Managing property effectively and profitably is not accidental, nor easy. In fact, many savvy investors look to invest in property that already has the profit factor built in that the current management cannot realize. Ideally, a good Property Manager can evaluate a property for potential profit prior to making the investment, and then upon purchase, set up the management structure to extract that profit. However, existing investments can be made to deliver more profits with better property management. Effective property management is a skill that can be acquired.
Contrary to popular belief, certification in property management or real estate, while definitely useful, is not a prerequisite to managing property. In fact, most Property Managers are property owners with an desire to protect and manage their investment. The idea that property management could not be that difficult is a notion many new real estate investors hold. However, as the reality of managing the property sets in, it does not take long to realize that property management is not just the process of collecting rent checks from tenants. Many ignorant property owners soon find the challenges of property management so overwhelming, the idea that property management is easy soon disappears and they start thumbing through the phone book for property management services.
Hiring professional property management maybe the best strategy for many investors, but some owners simply want to know how to manage their property more effectively and learn the necessary skills. Property management companies simultaneously, encourage staff to learn the skills of effective property management to ensure they offer value to their clients. There is a learning curve to property management which can be significantly shortened with training, mentorship, and the right mindset.
Property Management is basically a strategy for evaluating and extracting the profit potential of an investment property/properties. The business of managing property can be very lucrative especially when the former owner or management team failed to identify those profit potentials and hand off the property to another more effective team at the 'get rid of it' price. Property management should start with an intense due diligence prior to investing in that property, however, if the property manager has inherited a lemon, then an effective strategy can probably turn that lemon into lemonade. There are many ways to make an investment property more profitable, or less expensive to hold, and effective property management will systematically, and continuously find ways to do so.

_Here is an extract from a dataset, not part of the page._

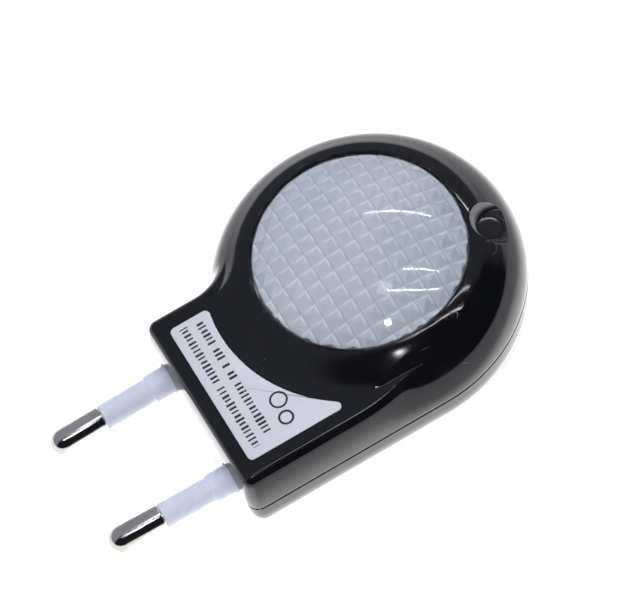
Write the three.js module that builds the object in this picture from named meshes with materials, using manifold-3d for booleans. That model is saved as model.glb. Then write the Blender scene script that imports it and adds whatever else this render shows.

The skills of effective property management include: Due diligence prior to the purchase, or the start of new management. This means a detailed research and study of all the related expenses of that property, the cash flow, and all strategies used to date in managing that property. This step should not be overlooked or poorly done. This information will provide the raw data for comparative proof that the new property manager has made effective changes that increase cash flow. Thorough property inspection. Unless a property manager has property maintenance skills, this step is better left to a professional building contractor. Cataloging a detailed document about the condition of the property from foundation to roof and all in between can identify potential large expenses in the near future, or help to avoid them. Property maintenance expenses can cut very deep into property cash flow so avoiding or minimizing these expenses are high on the list of effective property management. An effective marketing strategy. Reviewing the information from the due diligence will be helpful here. Has advertising already been done? If not, should it be and how? Will a cosmetic face lift help the property increase rental rate potential? Will a promotion help and what will be an effective promotional incentive to draw potential tenants to a property tour? Property managers must have a way of tracking any marketing strategies for their effectiveness to creating property tours. An effective budget. This is the bottom line. What rental rate will bring the property to break even? To profit? Can the property command this rental rate? Can we reduce costs? Are all vendors offering the best price or value for services? Are there any additional income streams that can be created - such as installing coin laundry or vending machines?
The following SAMPLE includes both the costs to review when evaluating a property for investment potential, as well as evaluating a property for current cash flow calculations. Once the existing numbers are entered, a property manager can then review those line items to see if they can find cheaper resources, or increase cash flow through increase rent rates or income streams to improve the bottom line. Cash put into the property: down payment closing cost repairs / renovations Income analysis: rental income (number of units x 12 months x rental rate) less vacancy & loss (usually 5% of rental income) Expenses: property taxes and insurance supplies repairs/maintenance utilities and garbage legal and marketing landscaping management fee (usually 10% of rent) Cash Flow: total property income less expenses Operating Income: net cash flow less reserves for incidentals (eg. 6% of net cash flow) * less loan payment (eg. 30 year mortgage at 8%) Net Operating Income / Sale Price = Capitalization Rate Annual Cash Flow / Total Cash Investment = Cash on Cash Return Effective Property Managers will review each area to see how costs can be reduced, or income can be increased to improve the cash on cash return for the investment.
The skills of property management go beyond the desk and calculator. Property management means dealing with tenants and that also requires people skills. Some tenants can be nightmares and screening tenants prior to signing rental agreements is another skill property managers need to have. Once the tenant is in the property, keeping them happy so they make lots of referrals, or renew upon expiration of the lease is easier said than done. Most tenant complaints have to do with property maintenance so property maintenance is not only a line item on the budget, but also a key component in creating property value and marketing highlights.